Der Kläger hatte sich althergebracht auf §§ 1004, 823 BGB i.V.m. der verletzten Norm der DSGVO berufen, also einen Unterlassungsanspruch aus einer Verletzung des informationellen Selbstbestimmungsrechts geltend gemacht, das wiederum Ausfluss des grundrechtlich geschützten Allgemeinen Persönlichkeitsrechts ist. Das soll nun nicht mehr gelten. Das OLG Frankfurt meint, die Vorschriften der DSGVO also voll harmonisierende europäische Regelung wären abschließend. Eine Öffnungsklausel fehle insoweit; Art. 79 Abs. 1 DSGVO könne hierfür nicht herhalten, weil dort keine materiell-rechtlichen Ansprüche adressiert wären.

 

Bewertung und Ausblick

 

In dieser Deutlichkeit erscheint die Auffassung des OLG Frankfurt fragwürdig.

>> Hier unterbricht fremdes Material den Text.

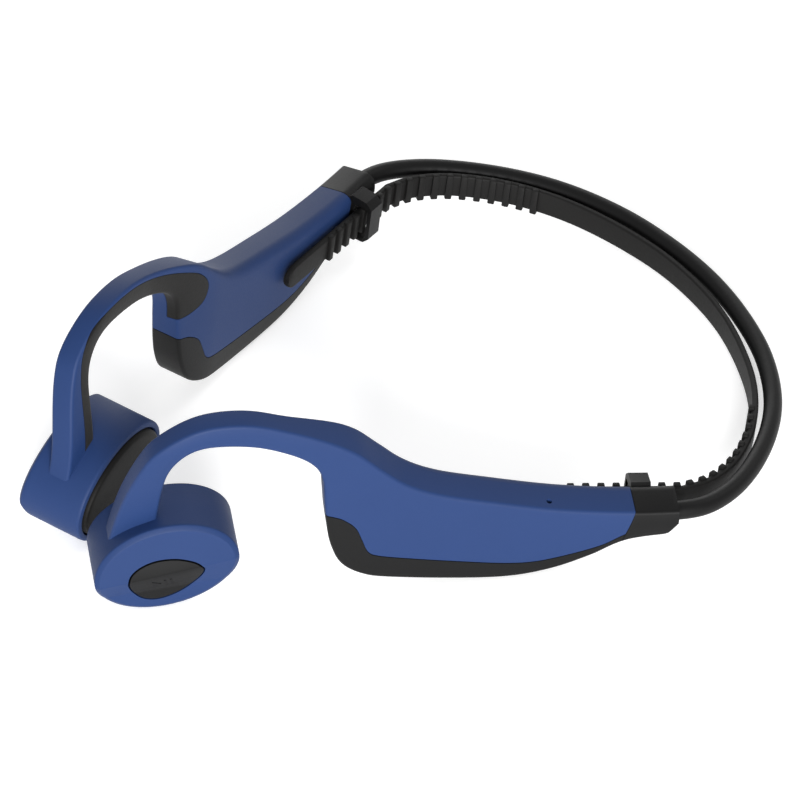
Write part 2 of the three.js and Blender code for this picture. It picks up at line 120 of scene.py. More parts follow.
def centripetal(points, per):
    """Smooth curve through unevenly spaced points, without loops or overshoot."""
    p = [np.asarray(q, float) for q in points]
    p = [2 * p[0] - p[1]] + p + [2 * p[-1] - p[-2]]
    out = []
    for i in range(1, len(p) - 2):
        q = p[i - 1:i + 3]
        t = [0.0]
        for k in range(3):
            t.append(t[-1] + max(np.linalg.norm(q[k + 1] - q[k]) ** 0.5, 1e-4))
        for u in np.linspace(t[1], t[2], per, endpoint=False):
            a = [((t[k + 1] - u) * q[k] + (u - t[k]) * q[k + 1]) / (t[k + 1] - t[k])
                 for k in range(3)]
            b = [((t[k + 2] - u) * a[k] + (u - t[k]) * a[k + 1]) / (t[k + 2] - t[k])
                 for k in range(2)]
            out.append(((t[2] - u) * b[0] + (u - t[1]) * b[1]) / (t[2] - t[1]))
    out.append(p[-2])
    return np.array(out)


def resample(path, step):
    """The same path in equal steps of about this length."""
    path = np.asarray(path, float)
    s = np.r_[0, np.cumsum(np.linalg.norm(np.diff(path, axis=0), axis=1))]
    n = max(2, int(round(s[-1] / step)) + 1)
    at = np.linspace(0, s[-1], n)
    return np.stack([np.interp(at, s, path[:, k]) for k in range(path.shape[1])], 1)


def grown(outline, by):
    """A closed 2-D outline moved outwards along its normals."""
    p = np.asarray(outline, float)
    ahead, back = np.roll(p, -1, 0) - p, p - np.roll(p, 1, 0)
    area = np.sum(p[:, 0] * np.roll(p[:, 1], -1) - np.roll(p[:, 0], -1) * p[:, 1])
    sign = 1 if area > 0 else -1
    n1 = np.stack([ahead[:, 1], -ahead[:, 0]], 1) * sign
    n2 = np.stack([back[:, 1], -back[:, 0]], 1) * sign
    n1 /= np.maximum(np.linalg.norm(n1, axis=1, keepdims=True), 1e-9)
    n2 /= np.maximum(np.linalg.norm(n2, axis=1, keepdims=True), 1e-9)
    m = (n1 + n2) / np.maximum(1 + np.sum(n1 * n2, 1), 0.4)[:, None]
    return p + m * np.broadcast_to(by, len(p))[:, None]


def round_rect(y0, y1, z0, z1, r, per=5):
    out = []
    for cy, cz, start in ((y1 - r, z1 - r, 0), (y0 + r, z1 - r, 90),
                          (y0 + r, z0 + r, 180), (y1 - r, z0 + r, 270)):
        for k in range(per + 1):
            a = math.radians(start + 90 * k / per)
            out.append((cy + r * math.cos(a), cz + r * math.sin(a)))
    return np.array(out)


def pill_outline(long, wide, x, y):
    return round_rect(y - long / 2, y + long / 2, x - wide / 2, x + wide / 2,
                      wide / 2 - 0.01, 10)


# ------------------------------------------------------------------ solids
def new_object(verts, faces, name="form"):
    mesh = bpy.data.meshes.new(name)
    mesh.from_pydata([tuple(map(float, v)) for v in verts], [], faces)
    bm = bmesh.new()
    bm.from_mesh(mesh)
    bmesh.ops.remove_doubles(bm, verts=bm.verts, dist=1e-5)
    bmesh.ops.recalc_face_normals(bm, faces=bm.faces)
    bm.to_mesh(mesh)
    bm.free()
    obj = bpy.data.objects.new(name, mesh)
    bpy.context.scene.collection.objects.link(obj)
    return obj


def drop_object(*objs):
    for obj in objs:
        mesh = obj.data
        bpy.data.objects.remove(obj)
        bpy.data.meshes.remove(mesh)


def copy_of(obj):
    twin = bpy.data.objects.new(obj.name, obj.data.copy())
    bpy.context.scene.collection.objects.link(twin)
    return twin


def applied(obj):
    """Bakes the modifiers into the mesh."""
    graph = bpy.context.evaluated_depsgraph_get()
    mesh = bpy.data.meshes.new_from_object(obj.evaluated_get(graph))
    obj.modifiers.clear()
    old, obj.data = obj.data, mesh
    bpy.data.meshes.remove(old)
    return obj


def boolean(obj, other, how):
    cut = obj.modifiers.new("cut", "BOOLEAN")
    cut.operation, cut.object, cut.solver = how, other, "EXACT"
    return applied(obj)


def carve(obj, other, how="DIFFERENCE"):
    """boolean() with a form that isn't needed afterwards."""
    boolean(obj, other, how)
    drop_object(other)
    return obj


def bevelled(obj, width, segments=2, angle=38):
    edge = obj.modifiers.new("edge", "BEVEL")
    edge.width, edge.segments, edge.limit_method = width, segments, "ANGLE"
    edge.angle_limit = math.radians(angle)
    edge.use_clamp_overlap = True
    return applied(obj)


def loft(rings):
    """Closed solid through rings of points, with flat ends."""
    verts, faces = [], []
    n = len(rings[0])
    for ring in rings:
        verts += list(ring)
    for r in range(len(rings) - 1):
        for k in range(n):
            a, b = r * n + k, r * n + (k + 1) % n
            faces.append((a, b, b + n, a + n))
    faces.append(tuple(range(n)))
    faces.append(tuple(range((len(rings) - 1) * n, len(rings) * n)))
    return new_object(verts, faces)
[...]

Es verweist den Betroffenen ausdrücklich auf die Aufsichtsbehörden, die auch noch heute, fünf Jahre nach erstmaliger Geltung der DSGVO, extrem lange Reaktionszeiten haben. Ein zivilrechtlicher Anspruch ist häufig „schlagkräftiger“ als Maßnahmen von Verwaltungsbehörden. Durch die Ansicht des OLG Frankfurt wird zudem der effektive Eilrechtsschutz Betroffener gefährdet. Es sind also sowohl materielle als auch Verfahrensgrundrechte negativ betroffen.

 

Das OLG Frankfurt hat die Revision zum Bundesgerichtshof (BGH) nicht zugelassen. Trotzdem wird abzuwarten sein, ob diese Rechtsprechung noch höchstgerichtlich, etwa durch das Bundesverfassungsgericht (BVerfG), korrigiert werden wird. Wie zu Art. 82 DSGVO wird auch hier final der EuGH entscheiden müssen. Aus unserer Sicht sprechen gute Gründe für einen bestehenden Spielraum der Mitgliedstaaten auch bei Unterlassungsansprüchen.